# Seriously Cool Tank



## PiscisAmor (Jul 1, 2011)

I dunno how many gallons it is (maybe it could be a little bigger) but the idea is super cool!

http://www.thinkgeek.com/computing/e5dd/#tabs


----------



## rainbowmissy (May 12, 2011)

That looks really small and cramped...


----------



## Squidmagician (Jun 27, 2011)

I'm with rainbow - it looks pretty small. And it just seems weird to me to combine utensils like clocks and pen holders with a home for living creatures. Don't they deserve a little more than being treated as decor? Pictures go on your desk - not pets. 

But that's just my 2 cents.


----------



## Pitluvs (Jun 22, 2011)

A little smal, but I like it! If it was bigger with more room for stationary it would be great for work spaces and student desks.


----------



## RobertTheFish (Jun 6, 2011)

I don't think gallons would be the appropriate measure here. Ounces would be a better fit.

They don't mention volume, they just say interior tank dimms: 145 mm x 90 mm x 120 mm.

I wouldn't put a fish in there, but a plant and the right shrim por snail could be fine.


----------



## bettafish15 (Oct 3, 2010)

I guess it would be okay if it was at least 2 gallons.


----------



## fishman12 (Sep 1, 2010)

That Might, let me repeat, might be .25-.5 gallons. I've seen bettas in a store with more room than that.


----------



## thePWNISHER (Jun 18, 2011)

14.5cmx9xcmx12cm = 1566 cubic cm,= 1566 mL = 1.566 L so yah, like 0.41369 gallons or something. Not ideal by any means but if they made it any bigger it would lose the desktopper effect for holding your pens. Great idea just not enough size to it, maybe a bit longer and deeper but still the pen holder would hold the CostCo size bulk pen buys.


----------



## Abby (Jan 13, 2011)

*has idea to make bf make hers a bigger version for a pretty pair of guppies or something but then has a sad cause he wouldnt let her has a fish on the computer desk not to mention you would never be able to heat it in winter*


----------



## Abby (Jan 13, 2011)

here are customer photos:


----------



## PiscisAmor (Jul 1, 2011)

Ya. It's def a little small. Ok, more than a little. But neat idea! Maybe if the clock was at the bottom and a pen holder was on top of the clock so the tank part was deeper. A couple neon tetras might be ok in it as it stands... They're pretty small.

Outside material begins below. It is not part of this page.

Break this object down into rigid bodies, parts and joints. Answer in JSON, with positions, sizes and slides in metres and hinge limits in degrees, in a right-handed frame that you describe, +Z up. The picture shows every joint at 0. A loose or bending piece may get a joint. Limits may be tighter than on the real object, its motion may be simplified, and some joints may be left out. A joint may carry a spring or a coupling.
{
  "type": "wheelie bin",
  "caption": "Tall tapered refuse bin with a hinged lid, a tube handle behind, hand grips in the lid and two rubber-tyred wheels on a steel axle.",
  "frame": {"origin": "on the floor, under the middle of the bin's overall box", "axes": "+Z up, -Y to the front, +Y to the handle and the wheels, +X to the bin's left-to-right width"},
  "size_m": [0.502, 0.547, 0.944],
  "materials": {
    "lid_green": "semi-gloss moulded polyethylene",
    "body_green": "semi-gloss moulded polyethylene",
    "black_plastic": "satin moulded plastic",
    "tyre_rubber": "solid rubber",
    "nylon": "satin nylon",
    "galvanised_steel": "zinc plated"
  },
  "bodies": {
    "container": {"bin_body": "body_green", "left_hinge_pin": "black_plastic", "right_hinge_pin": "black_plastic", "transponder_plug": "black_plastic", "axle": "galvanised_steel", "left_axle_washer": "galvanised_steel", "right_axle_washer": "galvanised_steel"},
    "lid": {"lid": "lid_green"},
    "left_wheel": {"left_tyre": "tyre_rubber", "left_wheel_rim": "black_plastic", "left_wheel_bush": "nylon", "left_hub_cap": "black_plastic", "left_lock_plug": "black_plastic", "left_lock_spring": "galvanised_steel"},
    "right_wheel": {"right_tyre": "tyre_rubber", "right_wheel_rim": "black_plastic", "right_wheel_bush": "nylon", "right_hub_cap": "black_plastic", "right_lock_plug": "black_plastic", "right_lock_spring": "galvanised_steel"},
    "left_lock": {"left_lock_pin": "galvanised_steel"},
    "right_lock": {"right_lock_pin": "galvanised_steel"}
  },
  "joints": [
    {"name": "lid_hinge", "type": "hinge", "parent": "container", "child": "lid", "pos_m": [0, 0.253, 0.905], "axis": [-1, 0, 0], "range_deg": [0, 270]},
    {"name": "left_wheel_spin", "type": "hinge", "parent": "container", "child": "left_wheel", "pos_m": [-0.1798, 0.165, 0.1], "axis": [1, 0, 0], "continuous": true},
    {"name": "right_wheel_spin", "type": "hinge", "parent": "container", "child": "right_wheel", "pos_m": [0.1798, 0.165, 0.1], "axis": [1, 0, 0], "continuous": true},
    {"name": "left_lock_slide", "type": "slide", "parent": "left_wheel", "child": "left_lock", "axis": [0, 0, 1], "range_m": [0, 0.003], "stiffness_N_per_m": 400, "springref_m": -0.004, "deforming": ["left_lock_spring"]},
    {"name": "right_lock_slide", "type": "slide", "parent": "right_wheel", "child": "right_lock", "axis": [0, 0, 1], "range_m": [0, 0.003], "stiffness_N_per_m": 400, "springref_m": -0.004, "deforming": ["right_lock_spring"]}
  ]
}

When I put this out here it was to share the idea, not suggest it was feasible to actually have a happy fish. It's USB powered!!!


----------



## gbose (Dec 2, 2010)

I think it would be the perfect home for a couple of red cherry shrimp. Or maybe a (small) pet rock.

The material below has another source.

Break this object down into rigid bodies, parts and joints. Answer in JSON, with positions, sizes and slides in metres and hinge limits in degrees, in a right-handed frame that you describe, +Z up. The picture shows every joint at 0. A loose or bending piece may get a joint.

Quote: "with beta fish there's less frolicking and more floating in catatonia". Surprising, in such a small tank?

GB


----------



## Kitten (Jul 2, 2011)

Is there a type of light that will heat a 1 gallon tank?


----------



## Thunderloon (Feb 6, 2011)

er

As an expert in computers and an experienced betta keeper I gotta say.


Atmospheric water vapor + 5v USB power + cheap manufacture = there will be tears.

Not to mention the stupidity, downright abject moronic ignorance and clear intellectual failure of using the USB ports to POWER ANYTHING.

You short those wires and you're shorting out paths on your motherboard, paths that have NEVER been designed to handle any kind of amperage.

It used to be I could kill almost any computer with a screwdriver and it was a nasty joke to leave bad 4gb USB sticks laying around with the power leads soldered together inside: instant computer kill.

Even though they've since "beefed up" the USB systems on motherboards I still don't let my motherboard power external devices.


----------



## Abby (Jan 13, 2011)

Guys i SAW one in person today for a "low" price of $59.95 and i laughed especially when the bag of gravel had "Betta desk tank gravel" written on it. i held my tounge in store as we were trading with them.


----------



## Arashi Takamine (Mar 3, 2011)

It's a cool concept but would never work out. The poor thing would just be bored to tailbiting and possibly jump out. I'd laugh my rear off if I saw one in person.


----------



## coet (Jun 26, 2011)

That's terrible! I'm sad to see something like that. 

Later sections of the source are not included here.